People have been fooling around with "static electricity" for a long time, at least since the ancient Greeks rubbed amber with fur and found that it attracted light objects such as feathers and lint. In fact, the Greek word for amber is elektron. But static, sparks, even lightning—these phenomena were the stuff of wonder and speculation, not dreamed of as a force for human well-being. Until...
For me, the story begins in 1800, when Count Alessandro Volta made his electric pile, or what we today would call a battery. As the story goes, when Volta put a coin on top of his tongue, and a coin of a different metal under his tongue, his sense of taste led him to believe that something was "flowing" from one coin to the other. So he experimented with stacks of alternating discs of two different metals—zinc and copper, or silver and lead—with moist cardboard in between each slice. Then he ran a brass wire from one end of such a stack to the other and discovered that "something"—a current of electricity—ran through the wire.

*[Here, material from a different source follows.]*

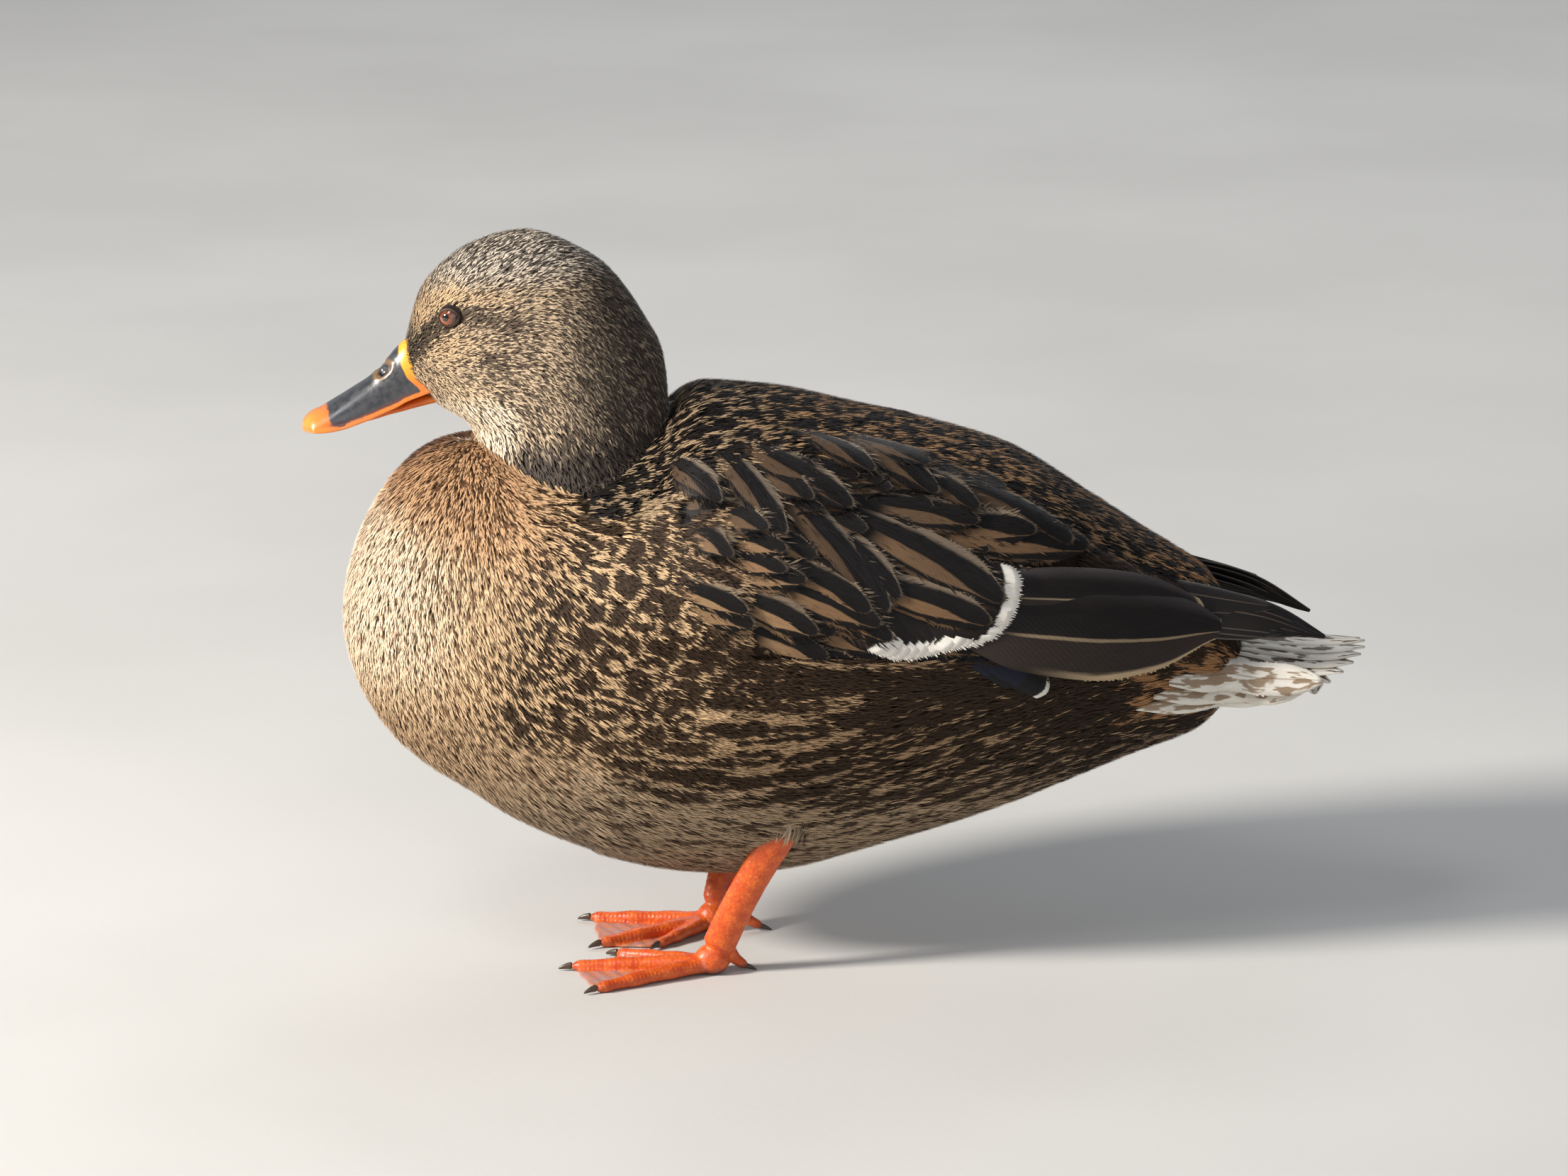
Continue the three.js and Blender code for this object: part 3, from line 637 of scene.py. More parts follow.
def scatter(keep, along, across, gen, dense=5.0, space=None):
    """Roots spread over the skin, at least about one spacing apart: along and across the lie."""
    P, area = face_samples(10, keep, gen)
    count = int(area / (along * across) * dense)
    P, _ = face_samples(count, keep, gen)
    P = P[keep(P)]
    d0, N = field(P)
    P = P - d0[:, None] * N
    D = flow(P, N)
    B = unit(np.cross(N, D))
    K = np.ones(len(P)) if space is None else space(P)
    cell = max(along, across) * max(1.0, float(K.max()))
    key = np.floor((P + 500) / cell).astype(int)
    grid, kept = {}, []
    Pl, Dl, Bl = P.tolist(), D.tolist(), B.tolist()
    kl = K.tolist()
    ia, ib = 1 / (along * 0.93) ** 2, 1 / (across * 0.93) ** 2
    for i, (a, b, c) in enumerate(key.tolist()):
        p, d, bb = Pl[i], Dl[i], Bl[i]
        k2 = kl[i] ** 2
        ok = True
        for x in (a - 1, a, a + 1):
            for y in (b - 1, b, b + 1):
                for z in (c - 1, c, c + 1):
                    for j in grid.get((x, y, z), ()):
                        q = Pl[j]
                        e0, e1, e2 = p[0] - q[0], p[1] - q[1], p[2] - q[2]
                        u = e0 * d[0] + e1 * d[1] + e2 * d[2]
                        w = e0 * bb[0] + e1 * bb[1] + e2 * bb[2]
                        if u * u * ia + w * w * ib < k2:
                            ok = False
                            break
                    if not ok:
                        break
                if not ok:
                    break
            if not ok:
                break
        if ok:
            grid.setdefault((a, b, c), []).append(i)
            kept.append(i)
    kept = np.array(kept)
    return P[kept], N[kept], D[kept]


def turned(D, N, angle):
    """Directions D turned about N by an angle in radians."""
    c, s = np.cos(angle)[:, None], np.sin(angle)[:, None]
    return unit(D * c + np.cross(N, D) * s)


def wrap_place(p):
    """Where a root lies on the unwrapped skin: along the body or up the head, and around it."""
    hd = is_head(p)
    a_body = np.arctan2(p[:, 2] - 138, np.abs(p[:, 1])) / np.pi + 0.5
    a_head = np.arctan2(np.abs(p[:, 1]), -(p[:, 0] + 64)) / np.pi
    s = np.where(hd, (p[:, 2] - 180) / 125, (p[:, 0] + 150) / 375)
    t = np.where(hd, a_head, a_body)
    return np.stack([np.clip(s, 0, 1), np.clip(t, 0, 1)], -1)


ROWS_U = np.array([0.0, 0.28, 0.52, 0.72, 0.87, 0.96, 1.0])


class Coat:
    """One piece of the coat, gathered from many feathers."""

    def __init__(self, name, slot, mat):
        self.name, self.slot, self.mat = name, slot, mat
        self.V, self.F, self.A, self.roots, self.local, self.owner = [], [], {}, [], [], []
        self.n, self.feathers = 0, 0

    def add(self, V, F, place, owner, roots, **attrs):
        self.V.append(V)
        self.F += [f + self.n for f in F]
        for k, v in dict(place=place, **attrs).items():
            self.A.setdefault(k, []).append(v)
        self.owner.append(owner + self.feathers)
        self.roots.append(roots)
        self.n += len(V)
        self.feathers += len(roots)

    def build(self, cells=True):
        V = np.concatenate(self.V)
        place = np.concatenate(self.A["place"])
        owner = np.concatenate(self.owner)
        R = wrap_place(np.concatenate(self.roots))
        n = len(R)
        if cells:
            m = int(math.ceil(math.sqrt(n)))
            order = np.argsort(R[:, 1], kind="stable")
            cell = np.zeros((n, 2))
            for r in range(m):
                line = order[r * m:(r + 1) * m]
                line = line[np.argsort(R[line, 0], kind="stable")]
                cell[line, 0] = (np.arange(len(line)) + 0.5) / m
                cell[line, 1] = (r + 0.5) / m
            uv = cell[owner] + np.stack([np.clip(place[:, 0], -1, 1) * 0.43, (np.clip(place[:, 1], 0, 1) - 0.5) * 0.86], -1) / m
        else:
            lo, hi = R.min(0), R.max(0)
            at = 0.01 + 0.98 * (R - lo) / np.maximum(hi - lo, 1e-6)
            uv = at[owner] + np.stack([np.clip(place[:, 0], -1, 1) * 0.5, np.clip(place[:, 1], 0, 1) - 0.5], -1) * 0.003
            uv = np.clip(uv, 0, 1)
        tris = sum((f.shape[1] - 2) * len(f) for f in self.F)
        ob = make_mesh(self.name, V, self.F, {"OFBake": uv}, {k: np.concatenate(v) for k, v in self.A.items()})
        dress(ob, self.mat)
        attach(ob, "root")
        print(f"coat {self.name}: {n} feathers, {tris} triangles")
        return ob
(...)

Today, we know that electricity consists of the flow of electrons, and that metals, which characteristically have free-floating electrons in their outer shells, are good conductors of such flow. We also know that if we place zinc, with its thirty electrons, next to copper, with its twenty-nine electrons, then the electrons in the zinc "want" to move toward the copper, to equalize
the situation, and thus they establish a flow of current. Such chemical generation of electricity is the basis of our batteries. But batteries are necessarily small. The large-scale generation of power depends upon other natural phenomena.
The next chapter in this remarkable saga features Hans Christian Oersted, a Danish physicist, who in 1820 gave a lecture that will live forever in the annals of science and technology. The topic was electricity, and for purposes of demonstration the professor had set up a circuit powered by a Voltaic battery. On his laboratory table, close to the electric wire, there happened to be a compass, an ordinary compass like those long used on ships to indicate the direction of the North-South magnetic field. Oersted noticed that each time he flipped a switch to start the flow of electric current, the compass needle quivered. Strange. Electricity in a wire was affecting magnetism in the surrounding air. Amazing. It seems that a flowing electric current creates around itself a magnetic force.
Well, then, if electricity can make magnetism, can magnetism make electricity? For awhile this question proved mystifying. People tried putting magnets over wires, under wires, surrounding wires, but nothing seemed to happen. The great Michael Faraday solved the problem in 1831. He demonstrated that by moving a magnet near a wire, or moving a wire near a magnet, an electric current can be created.
So, by spinning a wire cage (called a rotor) inside of a magnetized casing (called a stator), we manufacture electricity. All we need is the power for twirling. This can come from a hand-operated crank, or more usefully, from turbines turned by falling water or by jets of steam. The steam, of course, can be obtained by burning coal or oil, or whatever.
We can then run the manufactured electricity—the magical flow of electrons—through wires and use it for lighting, or, among other things, to run motors. A motor is practically the same thing as a generator, except instead of spinning the rotor to make electricity, electricity is used to spin the rotor. It's all so simple, in concept, anyhow.